Everything here connects back to what I learned at Brown… Everything that I study and everything that I know I owe to wonderful professors who had my well-being in mind, and to friends and colleagues who created such an enriching experience that I can now take with me to the rest of the world.
Michelle Alas Molina
2025-26 Fulbright recipient, Brown Class of 2025 graduate
Beyond language, Alas Molina said Brown enabled her to develop lasting friendships and mentorships that continue to guide and inspire her as she navigates life and research in São Paulo.

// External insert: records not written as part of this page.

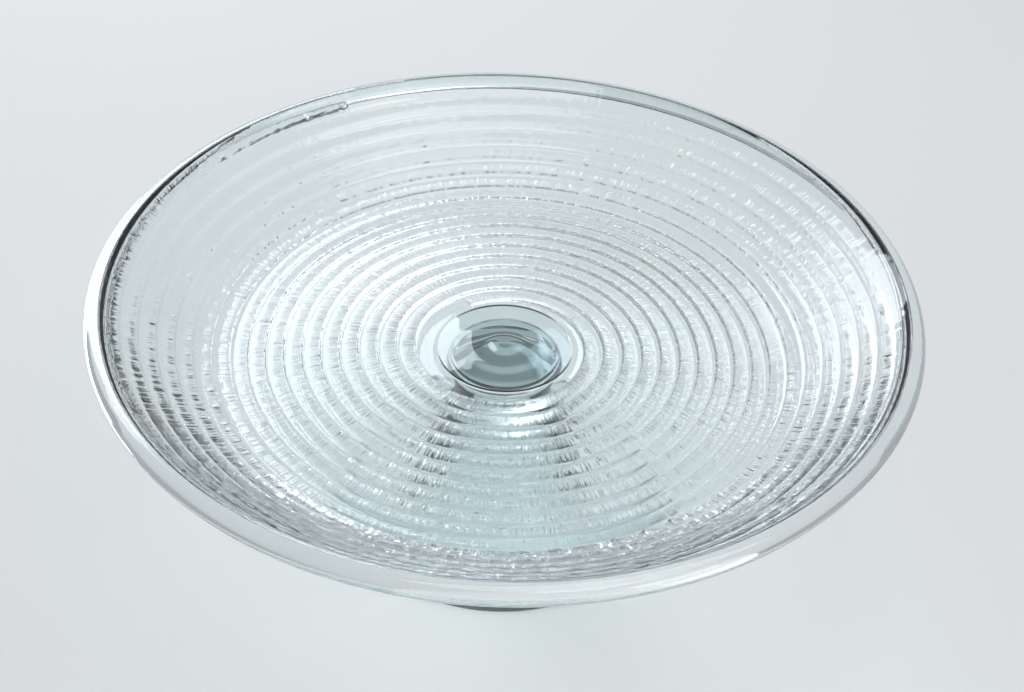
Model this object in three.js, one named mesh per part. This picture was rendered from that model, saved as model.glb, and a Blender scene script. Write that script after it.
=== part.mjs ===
// Footed glass dish. A shallow round bowl carries one long spiral of low terraces on its
// inner face, a smooth disc in its middle and a rounded bead round its rim. A wafer of
// glass joins it to a hollow flared foot.
// Millimetres, +Z up. The origin is the middle of the resting plane.
import * as THREE from 'three';
import { mergeVertices } from 'three/addons/utils/BufferGeometryUtils.js';

// Driving dimensions of the bowl
const RIM_RADIUS = 150; // to the outside of the bead
const BOWL_DEPTH = 30; // from the flat floor up to the edge of the wall
const FLAT_RADIUS = 97; // the floor is flat out to here
const WALL_CURVE = 1.5; // power of the wall's rise
const BOWL_WALL = 5; // thickness of the glass, square to the surface

// Driving dimensions of the spiral terraces
const TURNS = 17;
const TERRACE_RISE = 1.1; // height of the step at each turn
const RISER_SHARE = 0.18; // part of a turn's width that the step takes
const SPIRAL_CROWDING = 0.12; // how much closer the turns lie near the rim
const SPIRAL_MARGIN = 1.2; // plain glass inside the first turn and outside the last
const RUN_OUT_TURNS = 0.5; // length over which the step starts and dies away
const SPIRAL_END_ANGLE = THREE.MathUtils.degToRad(240); // clockwise from +X, from above

// Driving dimensions of the bead, the disc and the wafer
const BEAD_DEPTH = 5; // radial
const BEAD_HEIGHT = 8;
const DISC_RADIUS = 25;
const DISC_EDGE_HEIGHT = 2.2;
const DISC_CROWN = 1.3;
const DISC_SEAT_DEPTH = 2; // how deep the disc is let into the floor
const WAFER_RADIUS = 21;
const WAFER_THICKNESS = 6;
const WAFER_ROUNDING = 2.5; // radial depth of its round edge

// Driving dimensions of the foot
const FOOT_HEIGHT = 66;
const FOOT_RADIUS = 63;
const FOOT_NECK_RADIUS = 19;
const FOOT_NECK_WALL = 5;
const FOOT_ROOF = 8; // solid glass above the hollow
const FOOT_FLARE = 2.5; // power of the trumpet's curve
const FOOT_RING_WIDTH = 8; // from the hollow's mouth to the outside
const FOOT_LIP_HEIGHT = 5;
const FOOT_LIP_ROUNDING = 2.5;

// Clearance at every seam, and fineness of the round shapes
const SEAM_GAP = 0.3;
const SEGMENTS = 48;
const FLARE_STEPS = 8;
const ROUND_STEPS = 6;
const WALL_STEPS = 6;

// Heights and radii that follow from the sizes above
const waferBottom = FOOT_HEIGHT + SEAM_GAP;
const bowlBottom = waferBottom + WAFER_THICKNESS + SEAM_GAP;
const floorTop = bowlBottom + BOWL_WALL;
const beadInner = RIM_RADIUS - BEAD_DEPTH;
const edgeRadius = beadInner - SEAM_GAP;
const seatRadius = DISC_RADIUS + SEAM_GAP;

// Height of the bowl's plain inner face: flat, then a power curve up to the edge.
function innerHeight(radius) {
  const reach = Math.max(0, (radius - FLAT_RADIUS) / (edgeRadius - FLAT_RADIUS));
  return floorTop + BOWL_DEPTH * reach ** WALL_CURVE;
}

// The outer face lies one wall below the inner one, measured square to the slope.
function outerHeight(radius) {
  const span = edgeRadius - FLAT_RADIUS;
  const reach = Math.max(0, (radius - FLAT_RADIUS) / span);
  const slope = (BOWL_DEPTH * WALL_CURVE * reach ** (WALL_CURVE - 1)) / span;
  return innerHeight(radius) - BOWL_WALL * Math.hypot(1, slope);
}

// Radius of the spiral after so many turns. The turns crowd a little towards the rim.
function spiralRadius(turn) {
  const share = turn / (TURNS + RISER_SHARE);
  const start = seatRadius + SPIRAL_MARGIN;
  const end = edgeRadius - SPIRAL_MARGIN;
  return start + (end - start) * (share + SPIRAL_CROWDING * share * (1 - share));
}

// The step grows from nothing at the first turn and dies away at the last.
function terraceRise(turn) {
  const left = TURNS + RISER_SHARE - turn;
  return TERRACE_RISE * Math.min(1, turn / RUN_OUT_TURNS, left / RUN_OUT_TURNS);
}

// One closed body: shared corners merged, empty triangles dropped, faces turned outwards.
function closedBody(geometry) {
  geometry.deleteAttribute('normal');
  geometry.deleteAttribute('uv');
  const merged = mergeVertices(geometry, 1e-4);
  const corners = merged.getAttribute('position');
  const old = merged.getIndex().array;
  const kept = [];
  const [a, b, c] = [new THREE.Vector3(), new THREE.Vector3(), new THREE.Vector3()];
  let volume = 0;
  for (let i = 0; i < old.length; i += 3) {
    const [p, q, r] = [old[i], old[i + 1], old[i + 2]];
    if (p === q || q === r || r === p) continue;
    kept.push(p, q, r);
    a.fromBufferAttribute(corners, p);
    b.fromBufferAttribute(corners, q);
    c.fromBufferAttribute(corners, r);
    volume += a.dot(b.cross(c));
  }
  merged.setIndex(volume < 0 ? kept.reverse() : kept);
  merged.computeVertexNormals();
  return merged;
}

// A profile of [radius, height] pairs turned about the Z axis.
function turned(profile) {
  const points = profile.map(([radius, height]) => new THREE.Vector2(radius, height));
  const geometry = new THREE.LatheGeometry(points, SEGMENTS);
  geometry.rotateX(Math.PI / 2);
  return closedBody(geometry);
}

// Half an ellipse that bulges outwards from radius, from one height to another.
function roundedEdge(radius, depth, from, to, steps) {
  const middle = (from + to) / 2;
  const half = (to - from) / 2;
  return Array.from({ length: steps + 1 }, (_, i) => {
    const angle = (Math.PI * i) / steps;
    return [radius + depth * Math.sin(angle), middle - half * Math.cos(angle)];
  });
}

// The bowl: a grid whose rows follow the spiral, two rows to a turn, one at the foot of
// the step and one at its top. The end of each row is the start of the row two further
// out, so the step is one unbroken line from the disc to the rim.
function bowlGeometry() {
  const positions = [];
  const faces = [];
  const point = (radius, column, height) => {
    const angle = SPIRAL_END_ANGLE + (2 * Math.PI * column) / SEGMENTS;
    positions.push(radius * Math.cos(angle), -radius * Math.sin(angle), height);
    return positions.length / 3 - 1;
  };
  const ring = (radius, height) => {
    const columns = Array.from({ length: SEGMENTS }, (_, i) => point(radius, i, height));
    return [...columns, columns[0]];
  };
  const quad = (inA, inB, outB, outA) => {
    faces.push(inA, inB, outB, inA, outB, outA);
  };
  const band = (from, to, first = 0, last = SEGMENTS) => {
    for (let i = first; i < last; i += 1) quad(from[i], from[i + 1], to[i + 1], to[i]);
  };
  const fan = (hub, corners) => {
    for (let i = 0; i + 1 < corners.length; i += 1) {
      faces.push(hub, corners[i], corners[i + 1]);
    }
  };

  const terraceRows = 2 * TURNS;
  const spiralPoint = (row, column) => {
    const step = row % 2;
    const turn = Math.floor(row / 2) + step * RISER_SHARE + column / SEGMENTS;
    const radius = spiralRadius(turn);
    return point(radius, column, innerHeight(radius) + step * terraceRise(turn));
  };
  const rows = Array.from({ length: terraceRows }, (_, row) =>
    Array.from({ length: SEGMENTS }, (_, column) => spiralPoint(row, column)));
  rows.forEach((row, i) => {
    row.push(i + 2 < terraceRows ? rows[i + 2][0] : spiralPoint(i, SEGMENTS));
  });

  const seatCentre = point(0, 0, floorTop - DISC_SEAT_DEPTH);
  const seatFloor = ring(seatRadius, floorTop - DISC_SEAT_DEPTH);
  const seatEdge = ring(seatRadius, floorTop);
  for (let i = 0; i < SEGMENTS; i += 1) {
    faces.push(seatCentre, seatFloor[i + 1], seatFloor[i]);
  }
  band(seatFloor, seatEdge);

  // The first turn leaves the seat's edge where its end meets its own beginning.
  const before = SEGMENTS - 1;
  band(seatEdge, rows[0], 0, before);
  fan(rows[0][before], [seatEdge[before], seatEdge[0], rows[0][0], rows[1][0], rows[2][0]]);
  for (let i = 0; i + 1 < terraceRows; i += 1) band(rows[i], rows[i + 1]);

  // The last turn runs out into the bowl's edge.
  const topEdge = ring(edgeRadius, innerHeight(edgeRadius));
  const last = rows[terraceRows - 1];
  const beside = rows[terraceRows - 2];
  fan(last[1], [topEdge[1], topEdge[0], last[SEGMENTS], beside[SEGMENTS], last[0]]);
  band(last, topEdge, 1);

  let previous = topEdge;
  for (let i = WALL_STEPS; i >= 0; i -= 1) {
    const radius = FLAT_RADIUS + ((edgeRadius - FLAT_RADIUS) * i) / WALL_STEPS;
    const next = ring(radius, outerHeight(radius));
    band(previous, next);
    previous = next;
  }
  const bottomCentre = point(0, 0, bowlBottom);
  for (let i = 0; i < SEGMENTS; i += 1) {
    faces.push(previous[i], previous[i + 1], bottomCentre);
  }

  const geometry = new THREE.BufferGeometry();
  geometry.setAttribute('position', new THREE.Float32BufferAttribute(positions, 3));
  geometry.setIndex(faces);
  return closedBody(geometry);
}

// The bead: a D-shaped section that closes the wall's edge all the way round.
function beadGeometry() {
  const middle = (innerHeight(edgeRadius) + outerHeight(edgeRadius)) / 2;
  const low = middle - BEAD_HEIGHT / 2;
  const section = roundedEdge(beadInner, BEAD_DEPTH, low, low + BEAD_HEIGHT, ROUND_STEPS + 2);
  return turned([...section, section[0]]);
}

// The disc: flat underneath, gently crowned on top, let into the bowl's floor.
function discGeometry() {
  const bottom = floorTop - DISC_SEAT_DEPTH + SEAM_GAP;
  const edge = bottom + DISC_EDGE_HEIGHT;
  const crown = Array.from({ length: ROUND_STEPS + 1 }, (_, i) => {
    const share = 1 - i / ROUND_STEPS;
    return [DISC_RADIUS * share, edge + DISC_CROWN * (1 - share ** 2)];
  });
  return turned([[0, bottom], [DISC_RADIUS, bottom], ...crown]);
}

// The wafer: a thick button of glass with a round edge, between the foot and the bowl.
function waferGeometry() {
  const top = waferBottom + WAFER_THICKNESS;
  const inner = WAFER_RADIUS - WAFER_ROUNDING;
  const edge = roundedEdge(inner, WAFER_ROUNDING, waferBottom, top, ROUND_STEPS);
  return turned([[0, waferBottom], ...edge, [0, top]]);
}

// The foot: a hollow trumpet, open underneath, standing on a flat ring.
function footGeometry() {
  const ceiling = FOOT_HEIGHT - FOOT_ROOF;
  const hollowTop = FOOT_NECK_RADIUS - FOOT_NECK_WALL;
  const hollowMouth = FOOT_RADIUS - FOOT_RING_WIDTH;
  const flare = (from, to, narrow, wide) =>
    Array.from({ length: FLARE_STEPS + 1 }, (_, i) => {
      const share = i / FLARE_STEPS;
      const radius = narrow + (wide - narrow) * (1 - share) ** FOOT_FLARE;
      return [radius, from + (to - from) * share];
    });
  const hollow = flare(0, ceiling, hollowTop, hollowMouth).reverse();
  const lipRadius = FOOT_RADIUS - FOOT_LIP_ROUNDING;
  const lip = roundedEdge(lipRadius, FOOT_LIP_ROUNDING, 0, FOOT_LIP_HEIGHT, ROUND_STEPS);
  const outside = flare(FOOT_LIP_HEIGHT, FOOT_HEIGHT, FOOT_NECK_RADIUS, lipRadius);
  return turned([[0, ceiling], ...hollow, ...lip, ...outside.slice(1), [0, FOOT_HEIGHT]]);
}

// Clear glass, a little thicker and greyer to look through in the foot and the wafer.
function glass(color) {
  const settings = { color, roughness: 0.04, metalness: 0, transparent: true, opacity: 0.4 };
  return new THREE.MeshStandardMaterial(settings);
}

const dish = new THREE.Group();
const pieces = [
  ['bowl', bowlGeometry(), 0xdde8e6],
  ['rim_bead', beadGeometry(), 0xe6efee],
  ['centre_disc', discGeometry(), 0xd5e2ea],
  ['joining_wafer', waferGeometry(), 0xc8d4d2],
  ['foot', footGeometry(), 0xd0dcda],
];
for (const [name, geometry, color] of pieces) {
  const mesh = new THREE.Mesh(geometry, glass(color));
  mesh.name = name;
  dish.add(mesh);
}

export default dish;
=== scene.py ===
import math

import bpy
import numpy as np
from bpy.props import FloatProperty, FloatVectorProperty, IntProperty, PointerProperty
from mathutils import Matrix, Vector


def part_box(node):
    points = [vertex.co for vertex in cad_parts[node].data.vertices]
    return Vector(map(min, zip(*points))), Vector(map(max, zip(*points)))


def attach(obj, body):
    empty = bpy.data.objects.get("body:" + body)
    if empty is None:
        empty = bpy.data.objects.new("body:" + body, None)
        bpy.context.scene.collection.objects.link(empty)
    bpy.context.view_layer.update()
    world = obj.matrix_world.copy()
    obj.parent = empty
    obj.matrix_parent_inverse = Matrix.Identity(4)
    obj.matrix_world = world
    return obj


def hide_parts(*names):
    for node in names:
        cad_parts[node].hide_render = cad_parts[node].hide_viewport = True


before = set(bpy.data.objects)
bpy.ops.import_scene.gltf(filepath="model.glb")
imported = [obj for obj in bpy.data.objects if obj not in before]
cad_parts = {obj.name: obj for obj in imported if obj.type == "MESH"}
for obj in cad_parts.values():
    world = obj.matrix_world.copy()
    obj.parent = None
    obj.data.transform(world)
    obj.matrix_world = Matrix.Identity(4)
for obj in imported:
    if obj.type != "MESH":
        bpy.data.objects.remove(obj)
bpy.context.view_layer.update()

bl_info = {
    "name": "Footed glass dish",
    "version": (1, 0, 0),
    "blender": (4, 5, 0),
    "location": "View3D > Sidebar > Dish",
    "description": "A clear footed dish with a spiral of terraces on its inner face",
    "category": "Object",
}

# Corners of each piece's place, read from the frame, in metres
BOWL_LOW, BOWL_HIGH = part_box("bowl")
BEAD_LOW, BEAD_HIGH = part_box("rim_bead")
DISC_LOW, DISC_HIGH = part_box("centre_disc")
WAFER_LOW, WAFER_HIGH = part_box("joining_wafer")
FOOT_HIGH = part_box("foot")[1]

# Sizes of the bowl and its spiral
SEAM_GAP = 0.0003
SEAT_DEPTH = 0.002
SPIRAL_MARGIN = 0.0012
SPIRAL_CROWDING = 0.12
SPIRAL_END_ANGLE = math.radians(240)
RUN_OUT_TURNS = 0.5
FALL_POWER = 1.4
WALL_GAIN = 0.7

# Raggedness of the step: a sum of sines with so many waves in each turn
RAGGED_SEED = 7
RAGGED_SINES = 14
RAGGED_WAVES = (35, 140)
RAGGED_LEVEL = 0.85
RAGGED_DEPTH = 0.5

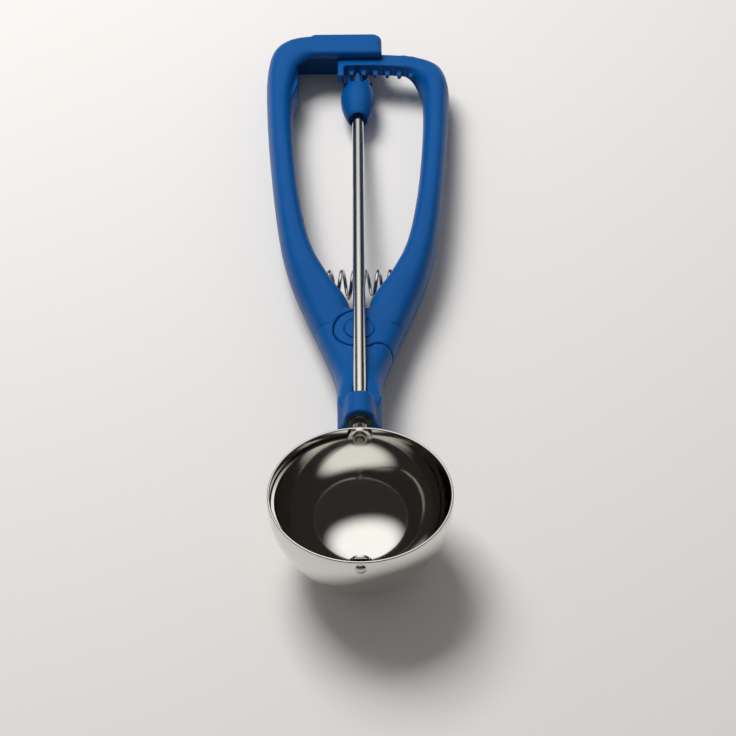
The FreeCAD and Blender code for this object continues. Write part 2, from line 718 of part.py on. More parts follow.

She lives with a former Fulbright recipient whom she met through a Brown alumnus, regularly draws on relationships formed through her thesis work and has reunited in Brazil with mentors including Heller and James Green, a professor emeritus of modern Latin American history and Portuguese and Brazilian studies. At Fundação Getúlio Vargas, Alas Molina has also attended lectures and cultural events linked to Brown-affiliated scholars, reinforcing the academic network she first developed as an undergraduate.
“Seeing them felt like a full-circle moment,” she said. “It’s like everything here connects back to what I learned at Brown… Everything that I study and everything that I know I owe to wonderful professors who had my well-being in mind, and to friends and colleagues who created such an enriching experience that I can now take with me to the rest of the world.”
When she returns to the United States in the fall, Alas Molina will draw on her research in Brazil as she pursues her career goals.
“Next year, I’m applying to law school with one intention: That is to be an immigration lawyer,” she said. “That’s why I studied what I studied, and that’s why I’m here in Brazil — to understand institutions, instability and movement, and bring that knowledge back to the U.S.”